[Instructions for the task]: Return the listing below word for word.

[Information provided]:

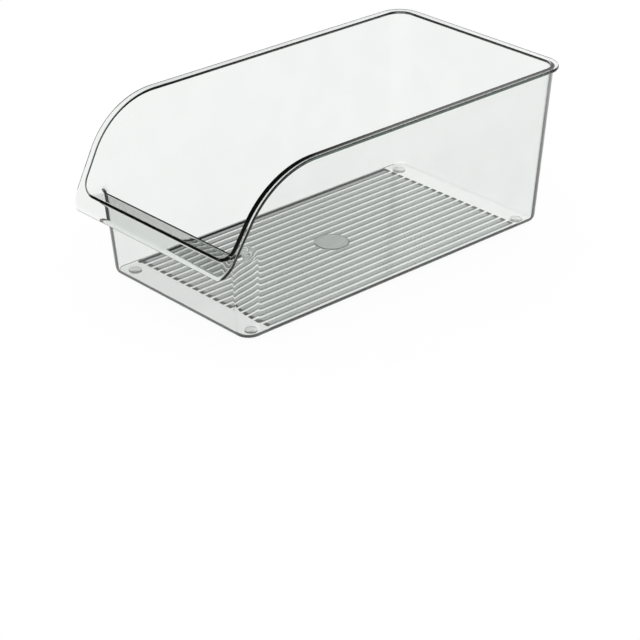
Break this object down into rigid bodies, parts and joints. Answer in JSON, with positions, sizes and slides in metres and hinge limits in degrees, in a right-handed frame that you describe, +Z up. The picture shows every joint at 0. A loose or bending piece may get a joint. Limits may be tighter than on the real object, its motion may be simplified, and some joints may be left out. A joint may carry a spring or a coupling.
{
  "type": "fridge bin",
  "caption": "Open clear plastic storage bin with a flanged rim that sweeps down to a scooped, lipped front, a ribbed floor and round bumper feet",
  "frame": {"origin": "on the surface the bin stands on, under the middle of its bounding box", "axes": "+X to the bin's right seen from behind its front lip, +Y from the scooped front to the back, +Z up"},
  "size_m": [0.166, 0.31, 0.12],
  "materials": {
    "clear_plastic": "clear polished plastic, faintly grey-green through its edges",
    "clear_bumper": "clear soft plastic"
  },
  "bodies": {
    "root": {"bin": "clear_plastic", "foot_front_left": "clear_bumper", "foot_front_right": "clear_bumper", "foot_back_left": "clear_bumper", "foot_back_right": "clear_bumper"}
  },
  "joints": []
}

[Task result]:
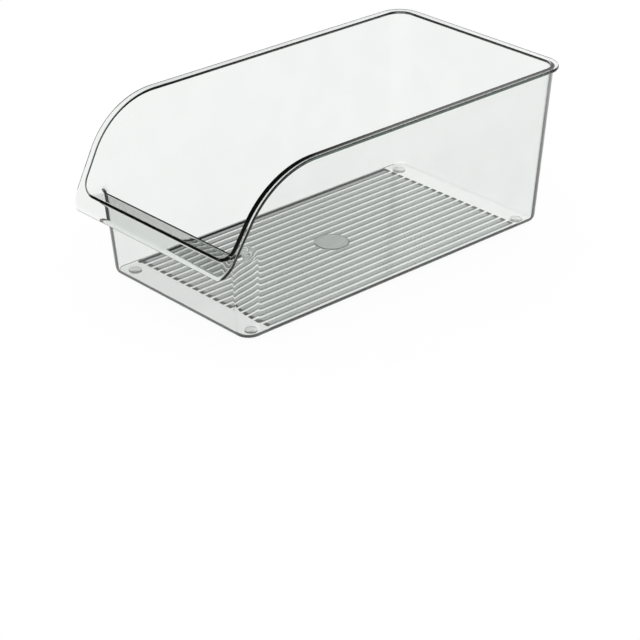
Break this object down into rigid bodies, parts and joints. Answer in JSON, with positions, sizes and slides in metres and hinge limits in degrees, in a right-handed frame that you describe, +Z up. The picture shows every joint at 0. A loose or bending piece may get a joint. Limits may be tighter than on the real object, its motion may be simplified, and some joints may be left out. A joint may carry a spring or a coupling.
{
  "type": "fridge bin",
  "caption": "Open clear plastic storage bin with a flanged rim that sweeps down to a scooped, lipped front, a ribbed floor and round bumper feet",
  "frame": {"origin": "on the surface the bin stands on, under the middle of its bounding box", "axes": "+X to the bin's right seen from behind its front lip, +Y from the scooped front to the back, +Z up"},
  "size_m": [0.166, 0.31, 0.12],
  "materials": {
    "clear_plastic": "clear polished plastic, faintly grey-green through its edges",
    "clear_bumper": "clear soft plastic"
  },
  "bodies": {
    "root": {"bin": "clear_plastic", "foot_front_left": "clear_bumper", "foot_front_right": "clear_bumper", "foot_back_left": "clear_bumper", "foot_back_right": "clear_bumper"}
  },
  "joints": []
}